_INFORMATION PROVIDED_
----------------

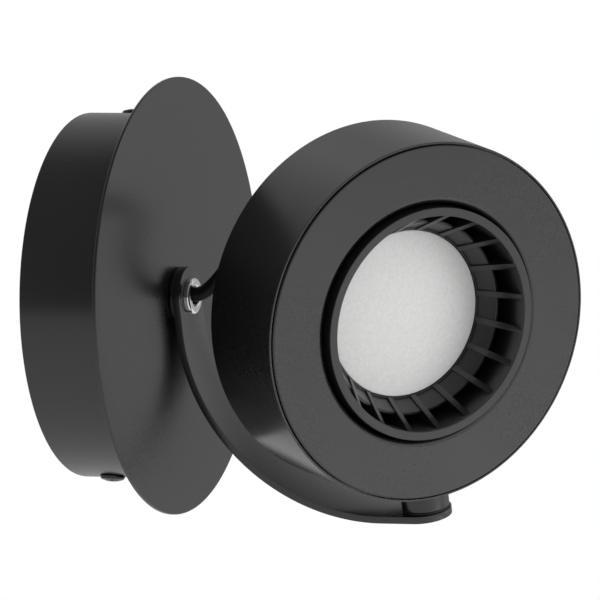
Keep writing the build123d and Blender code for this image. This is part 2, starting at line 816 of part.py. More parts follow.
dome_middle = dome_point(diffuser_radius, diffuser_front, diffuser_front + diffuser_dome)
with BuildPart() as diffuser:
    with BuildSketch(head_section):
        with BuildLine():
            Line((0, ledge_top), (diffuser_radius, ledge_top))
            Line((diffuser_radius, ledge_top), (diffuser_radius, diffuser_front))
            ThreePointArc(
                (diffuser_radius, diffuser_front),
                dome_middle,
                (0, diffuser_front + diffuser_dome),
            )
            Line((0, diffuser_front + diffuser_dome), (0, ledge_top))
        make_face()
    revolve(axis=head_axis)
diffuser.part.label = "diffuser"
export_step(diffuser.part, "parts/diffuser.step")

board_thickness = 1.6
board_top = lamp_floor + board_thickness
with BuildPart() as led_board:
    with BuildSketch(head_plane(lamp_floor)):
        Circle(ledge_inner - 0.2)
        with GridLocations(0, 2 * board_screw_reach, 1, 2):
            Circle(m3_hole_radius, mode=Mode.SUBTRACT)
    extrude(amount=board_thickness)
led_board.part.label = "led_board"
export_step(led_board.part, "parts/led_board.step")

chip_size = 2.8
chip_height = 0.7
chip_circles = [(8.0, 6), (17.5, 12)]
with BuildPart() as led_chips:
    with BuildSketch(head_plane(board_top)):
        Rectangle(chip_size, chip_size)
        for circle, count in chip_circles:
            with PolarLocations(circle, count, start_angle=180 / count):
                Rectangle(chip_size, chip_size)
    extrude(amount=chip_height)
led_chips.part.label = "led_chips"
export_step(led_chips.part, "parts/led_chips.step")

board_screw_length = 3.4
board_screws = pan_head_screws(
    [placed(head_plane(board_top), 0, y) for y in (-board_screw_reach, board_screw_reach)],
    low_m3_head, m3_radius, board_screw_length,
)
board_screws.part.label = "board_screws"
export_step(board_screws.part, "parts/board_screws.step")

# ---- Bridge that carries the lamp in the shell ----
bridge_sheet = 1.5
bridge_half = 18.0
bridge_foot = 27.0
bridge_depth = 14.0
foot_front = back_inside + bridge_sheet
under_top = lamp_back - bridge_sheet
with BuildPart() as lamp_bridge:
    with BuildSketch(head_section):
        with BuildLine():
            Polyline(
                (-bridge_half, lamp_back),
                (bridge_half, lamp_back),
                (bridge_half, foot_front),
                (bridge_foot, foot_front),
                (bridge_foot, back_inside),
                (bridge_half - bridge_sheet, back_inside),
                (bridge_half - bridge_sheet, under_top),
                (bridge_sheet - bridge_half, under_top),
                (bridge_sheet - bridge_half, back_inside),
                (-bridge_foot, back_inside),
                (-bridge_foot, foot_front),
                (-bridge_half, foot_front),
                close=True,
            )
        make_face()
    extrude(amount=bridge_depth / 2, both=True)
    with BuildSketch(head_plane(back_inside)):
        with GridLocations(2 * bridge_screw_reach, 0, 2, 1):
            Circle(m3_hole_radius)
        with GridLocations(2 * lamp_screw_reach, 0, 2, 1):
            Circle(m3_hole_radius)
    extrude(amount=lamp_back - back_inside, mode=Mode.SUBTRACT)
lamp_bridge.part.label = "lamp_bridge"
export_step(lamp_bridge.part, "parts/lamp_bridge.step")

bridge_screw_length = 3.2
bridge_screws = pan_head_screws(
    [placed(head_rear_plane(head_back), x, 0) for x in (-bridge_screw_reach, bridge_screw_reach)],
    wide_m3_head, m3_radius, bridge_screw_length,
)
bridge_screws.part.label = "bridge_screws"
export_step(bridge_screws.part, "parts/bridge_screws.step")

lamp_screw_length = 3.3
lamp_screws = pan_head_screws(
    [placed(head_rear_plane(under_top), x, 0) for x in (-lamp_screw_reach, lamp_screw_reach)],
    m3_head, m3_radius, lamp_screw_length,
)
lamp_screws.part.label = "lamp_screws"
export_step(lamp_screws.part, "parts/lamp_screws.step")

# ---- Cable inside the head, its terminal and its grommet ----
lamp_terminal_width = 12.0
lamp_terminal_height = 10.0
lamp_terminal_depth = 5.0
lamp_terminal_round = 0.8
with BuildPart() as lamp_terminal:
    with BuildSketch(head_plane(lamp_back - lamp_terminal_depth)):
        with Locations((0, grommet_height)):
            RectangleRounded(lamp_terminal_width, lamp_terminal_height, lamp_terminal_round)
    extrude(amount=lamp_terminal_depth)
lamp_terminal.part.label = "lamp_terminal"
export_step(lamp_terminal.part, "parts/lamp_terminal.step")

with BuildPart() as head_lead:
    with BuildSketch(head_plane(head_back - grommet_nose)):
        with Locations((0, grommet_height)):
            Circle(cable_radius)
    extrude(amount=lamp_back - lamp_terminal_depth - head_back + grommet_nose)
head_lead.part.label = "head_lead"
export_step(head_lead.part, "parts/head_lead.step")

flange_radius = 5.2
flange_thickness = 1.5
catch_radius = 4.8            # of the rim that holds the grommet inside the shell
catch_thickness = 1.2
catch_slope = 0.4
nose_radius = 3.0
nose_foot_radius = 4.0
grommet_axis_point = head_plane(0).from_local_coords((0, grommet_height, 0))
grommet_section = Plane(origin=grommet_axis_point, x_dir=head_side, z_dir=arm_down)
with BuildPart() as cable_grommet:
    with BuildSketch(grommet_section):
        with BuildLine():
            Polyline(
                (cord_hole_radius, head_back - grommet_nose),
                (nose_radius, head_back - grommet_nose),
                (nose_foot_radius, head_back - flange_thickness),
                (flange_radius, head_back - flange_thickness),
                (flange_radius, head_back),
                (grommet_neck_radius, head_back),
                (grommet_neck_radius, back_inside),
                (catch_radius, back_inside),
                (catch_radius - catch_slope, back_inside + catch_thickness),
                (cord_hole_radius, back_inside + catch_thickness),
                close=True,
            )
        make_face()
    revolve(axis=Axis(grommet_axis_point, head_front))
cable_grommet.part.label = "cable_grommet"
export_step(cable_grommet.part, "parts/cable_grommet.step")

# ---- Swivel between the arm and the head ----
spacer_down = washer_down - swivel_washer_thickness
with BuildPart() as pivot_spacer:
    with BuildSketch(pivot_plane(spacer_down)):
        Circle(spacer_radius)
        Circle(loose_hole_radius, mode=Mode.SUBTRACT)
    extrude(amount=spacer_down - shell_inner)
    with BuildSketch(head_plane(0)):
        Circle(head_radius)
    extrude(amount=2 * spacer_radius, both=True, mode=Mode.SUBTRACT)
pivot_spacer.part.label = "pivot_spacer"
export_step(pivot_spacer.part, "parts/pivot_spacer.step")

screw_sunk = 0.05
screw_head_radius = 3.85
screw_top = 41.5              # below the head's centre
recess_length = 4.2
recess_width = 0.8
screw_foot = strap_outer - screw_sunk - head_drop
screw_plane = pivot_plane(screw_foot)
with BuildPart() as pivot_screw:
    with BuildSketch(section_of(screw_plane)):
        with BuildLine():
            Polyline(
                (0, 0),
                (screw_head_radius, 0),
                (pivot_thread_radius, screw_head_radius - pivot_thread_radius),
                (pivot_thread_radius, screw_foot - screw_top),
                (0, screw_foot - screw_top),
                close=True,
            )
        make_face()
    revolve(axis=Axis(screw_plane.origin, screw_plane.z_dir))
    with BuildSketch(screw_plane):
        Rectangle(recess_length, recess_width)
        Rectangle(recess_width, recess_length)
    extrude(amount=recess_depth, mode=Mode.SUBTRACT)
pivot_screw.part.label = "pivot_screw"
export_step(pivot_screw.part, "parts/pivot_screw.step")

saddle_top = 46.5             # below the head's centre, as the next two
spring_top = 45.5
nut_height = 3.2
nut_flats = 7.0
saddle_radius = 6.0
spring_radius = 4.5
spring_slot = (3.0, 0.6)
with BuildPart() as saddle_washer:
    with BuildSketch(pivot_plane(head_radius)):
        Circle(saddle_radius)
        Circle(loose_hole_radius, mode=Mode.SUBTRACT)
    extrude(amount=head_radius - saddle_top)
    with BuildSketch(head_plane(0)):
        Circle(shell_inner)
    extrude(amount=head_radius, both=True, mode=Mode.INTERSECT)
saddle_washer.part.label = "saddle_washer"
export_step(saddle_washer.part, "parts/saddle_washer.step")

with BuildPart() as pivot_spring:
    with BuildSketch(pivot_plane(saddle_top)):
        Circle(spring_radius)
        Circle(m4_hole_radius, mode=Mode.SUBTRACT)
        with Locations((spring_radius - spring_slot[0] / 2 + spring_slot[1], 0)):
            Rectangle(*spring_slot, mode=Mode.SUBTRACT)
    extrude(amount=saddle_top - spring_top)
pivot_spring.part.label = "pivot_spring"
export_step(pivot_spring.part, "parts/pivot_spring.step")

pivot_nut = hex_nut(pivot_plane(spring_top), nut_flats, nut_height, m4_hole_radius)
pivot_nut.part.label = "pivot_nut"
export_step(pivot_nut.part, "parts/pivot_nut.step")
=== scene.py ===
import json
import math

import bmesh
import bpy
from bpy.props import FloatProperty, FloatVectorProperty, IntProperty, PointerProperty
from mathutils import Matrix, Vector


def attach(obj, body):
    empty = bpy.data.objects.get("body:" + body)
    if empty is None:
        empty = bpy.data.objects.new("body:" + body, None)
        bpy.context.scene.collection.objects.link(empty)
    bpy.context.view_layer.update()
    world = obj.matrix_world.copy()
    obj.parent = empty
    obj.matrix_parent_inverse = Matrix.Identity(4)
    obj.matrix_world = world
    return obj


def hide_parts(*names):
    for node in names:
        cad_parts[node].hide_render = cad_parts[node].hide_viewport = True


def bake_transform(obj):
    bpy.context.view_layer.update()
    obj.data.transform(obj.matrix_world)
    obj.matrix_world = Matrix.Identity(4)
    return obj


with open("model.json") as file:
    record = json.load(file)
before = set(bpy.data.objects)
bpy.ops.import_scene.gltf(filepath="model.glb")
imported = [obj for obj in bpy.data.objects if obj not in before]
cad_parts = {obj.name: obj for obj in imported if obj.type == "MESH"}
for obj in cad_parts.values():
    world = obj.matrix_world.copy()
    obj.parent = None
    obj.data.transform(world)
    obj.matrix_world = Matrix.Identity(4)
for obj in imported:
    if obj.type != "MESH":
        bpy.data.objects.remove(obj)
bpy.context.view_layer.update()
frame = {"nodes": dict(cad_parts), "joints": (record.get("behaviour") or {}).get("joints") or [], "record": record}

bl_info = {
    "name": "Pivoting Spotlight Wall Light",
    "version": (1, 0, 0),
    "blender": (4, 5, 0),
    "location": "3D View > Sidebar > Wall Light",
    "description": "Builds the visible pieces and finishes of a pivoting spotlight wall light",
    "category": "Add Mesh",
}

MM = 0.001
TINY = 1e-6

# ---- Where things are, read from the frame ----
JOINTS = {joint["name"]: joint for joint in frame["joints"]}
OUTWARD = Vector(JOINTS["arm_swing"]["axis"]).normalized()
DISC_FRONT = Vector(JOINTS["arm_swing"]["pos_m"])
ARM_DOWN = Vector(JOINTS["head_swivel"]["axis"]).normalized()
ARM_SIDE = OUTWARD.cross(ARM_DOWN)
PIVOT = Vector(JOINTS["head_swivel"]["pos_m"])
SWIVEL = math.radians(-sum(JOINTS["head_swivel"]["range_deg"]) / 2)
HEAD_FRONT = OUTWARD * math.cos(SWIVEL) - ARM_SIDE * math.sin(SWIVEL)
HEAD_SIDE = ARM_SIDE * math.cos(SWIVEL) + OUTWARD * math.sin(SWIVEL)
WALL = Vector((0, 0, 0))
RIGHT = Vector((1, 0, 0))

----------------

_PROBLEM DESCRIPTION_
Write only the number of lines that include "type".

_SOLUTION FOR THIS PROBLEM_
2